Below basement Unit 3, a thin package of lava is sandwiched between two sediment layers (Fig. F59). The upper sediment layer probably corresponds to basement Unit 4, which consists of dolomite and dolomitic nannofossil chalk (see "Lithostratigraphy"). In the FMS data, we see no pillow structures within the sandwiched lava. This lava might have been recovered as the altered (orange) uppermost lava in basement Unit 5 (Section 183-1140A-33R-1) (see "Alteration and Weathering") (Fig. F10; Table T17). Caliper measurements show an enlarged hole in the lower sediment layer (Fig. F59), which suggests that it is soft, thus explaining why it was not recovered.

Beneath the sediment layers, basement Unit 5 is massive lava with relatively homogeneous physical properties. This correlates with the thick, massive lowermost lobe recovered in core (see "Physical Volcanology"). Near the base of basement Unit 5, planar fractures are well imaged by the FMS (Fig. F60). These fractures all dip in a direction of ~240°. We interpret vertical features to be pipe vesicles or fingers of late-stage segregations seen in Section 183-1140A-34R-3 (see "Alteration and Weathering" and "Physical Volcanology").

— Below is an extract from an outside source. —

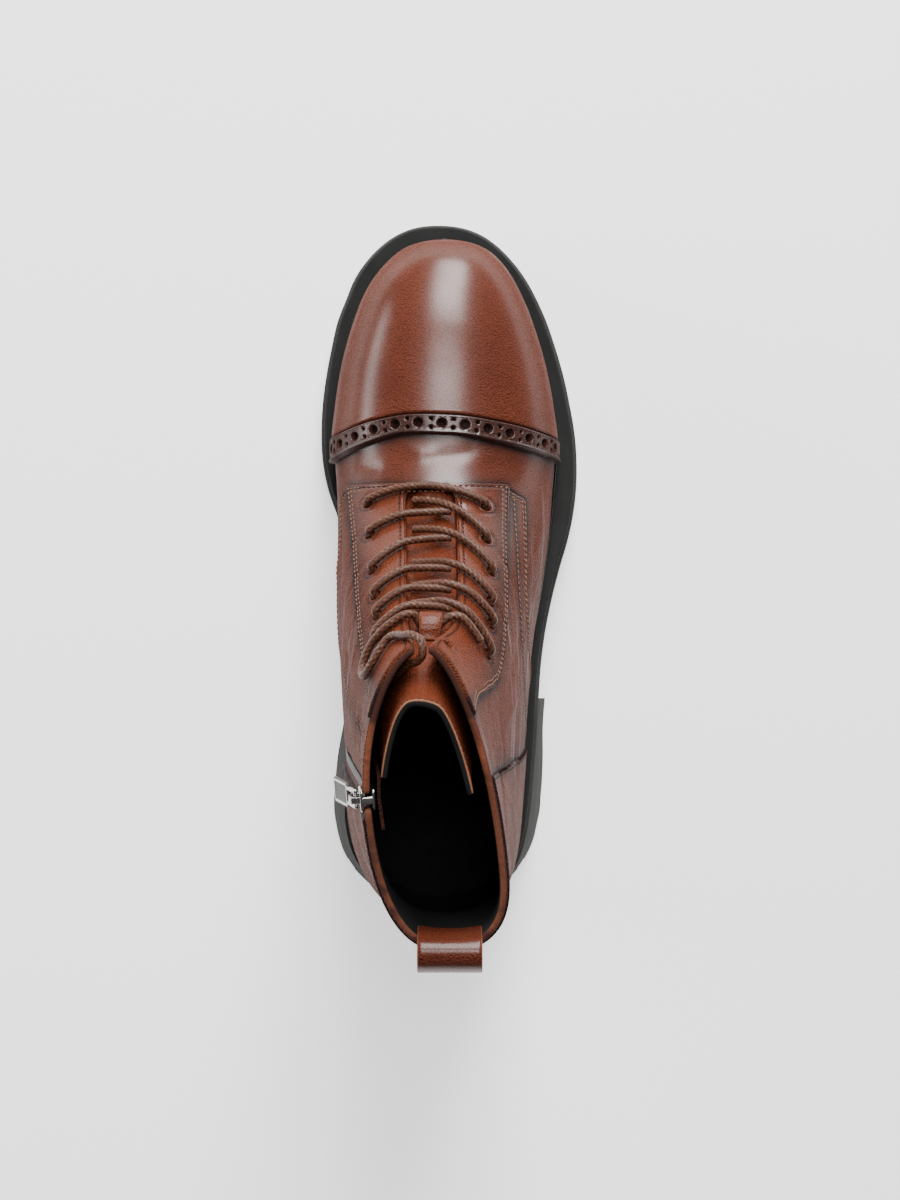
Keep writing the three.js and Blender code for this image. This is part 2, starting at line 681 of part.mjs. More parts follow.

The logging data show that the small piece of orange dolomite between basement Units 5 and 6 is from a ~1-m-thick sediment layer (Fig. F60). Although the FMS data essentially cover the entire drilled interval of basement Unit 6, not all instruments were able to reach the bottom of the hole. We acquired no data from the natural gamma-ray tool within basement Unit 6. The FMS images show that basement Unit 6 is a mix of pillowed and massive basalt. The 3-m-thick massive portion of basement Unit 6 is also seen in the recovered core.

Comparing the different lava units, we find that gamma-ray values are lowest in the basalts of basement Units 1 and 5. This is related to primary geochemical differences. This observation is consistent with XRF analyses, in which the highest potassium values were detected in basement Units 2 and 3 (see "Igneous Petrology and Geochemistry"). In general recovery of massive lava was somewhat better than that of pillows (45%-100% vs. 12%-79%).